Regardless of how dreary, reality is better for man than the mindless exercise of comfort and luxury easily provided by the Matrix.
We have come to experience that our reality is far from dreary. A skeptic could argue hauling groceries, laundering by hand, etc. is the stuff of dreariness. I would argue that it is all about your mindset. If you are inclined to think this, then this life is not for you. If you are like us, we “love our duty,” which is to say that we put our energy in doing the best we can in each duty presented to us.
Make each day your masterpiece
Coach John Wooden was given a seven-point creed from his father.
- Be true to yourself.
- Help others.
- Make each day your masterpiece.
- Drink deeply from good books, especially the Bible.

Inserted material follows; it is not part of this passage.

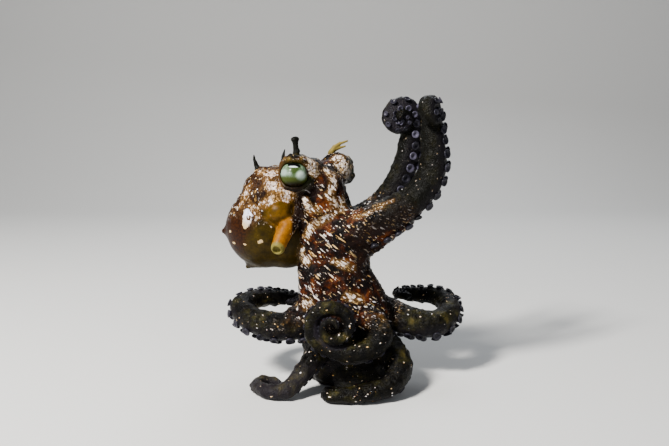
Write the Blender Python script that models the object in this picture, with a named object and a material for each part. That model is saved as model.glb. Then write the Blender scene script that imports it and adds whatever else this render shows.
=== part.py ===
"""A small sand-dwelling octopus, life size, standing tall on its gathered arms.

Frame: +Z up, the origin at the middle of the flat under the arm crown, where the animal
stands.  +X points to the side of the two raised arms, the mantle hangs towards -X, and -Y
is the animal's right side.  Every size and place below is in millimetres; the meshes are
written in metres.
"""

import math
from dataclasses import dataclass

import bmesh
import bpy
import numpy as np
from mathutils import Vector

MM = 0.001
GAP = 0.3  # clear space between two solids that meet

# Colours of the living skin: (red, green, blue), roughness
SKIN_BROWN = ((0.16, 0.060, 0.028), 0.45)
ARM_DARK = ((0.060, 0.038, 0.030), 0.40)
MANTLE_OLIVE = ((0.20, 0.105, 0.028), 0.40)
FUNNEL_ORANGE = ((0.50, 0.23, 0.045), 0.35)
EYE_GREEN = ((0.38, 0.42, 0.30), 0.15)
HORN_BLACK = ((0.035, 0.030, 0.022), 0.50)

# Arms: a section that is flatter on the sucker side, as (degrees from the middle of that
# side, reach as a share of the radius), the same on both sides
ARM_SECTION = ((0, 0.66), (36, 0.86), (72, 0.98), (108, 1.0), (144, 1.02), (180, 1.04))
ARM_RINGS = 32
SUCKER_BEARING = 36
SUCKER_HEIGHT = 0.28  # the suckers are two staggered rows of peaks, this share of the radius high
LENGTHS = (("base", 0.0, 0.36), ("mid", 0.36, 0.68), ("tip", 0.68, 1.0))
FLARE_LENGTH = 9  # how far from its root the web still widens an arm


@dataclass
class Curl:
    """The end of an arm, winding up: its turns, its first and last radius, the side it bends to."""

    turns: float
    radius: float
    end_radius: float
    toward: tuple
    rise: float = 0.0  # how far each turn leaves the plane of the coil


@dataclass
class Arm:
    """One arm: a smooth route through a few places, its radii, and where its suckers face."""

    name: str
    route: tuple
    base_radius: float
    tip_radius: float
    taper: float
    oral: tuple
    curl: Curl
    flare: float = 1.2  # how much wider the arm is at its root
    twist: tuple = ((0, 0), (1, 0))  # share of the length, and degrees the sucker side has turned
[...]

- Make friendship a fine art.
- Build a shelter against a rainy day.
- Pray for guidance and count and give thanks for your blessings every day.
Point number 3 is one of the most famous of his sayings, “Make each day your masterpiece.” This means to focus on what you’re doing right now and do it to the best of your abilities. It is about recognizing that nothing can be done about what happened yesterday, and that you can only affect what will happen tomorrow by what you do today. We touched upon this topic earlier this year about staying in the present.
For this reason, we are grateful for the opportunity to live simply and find meaning in each day.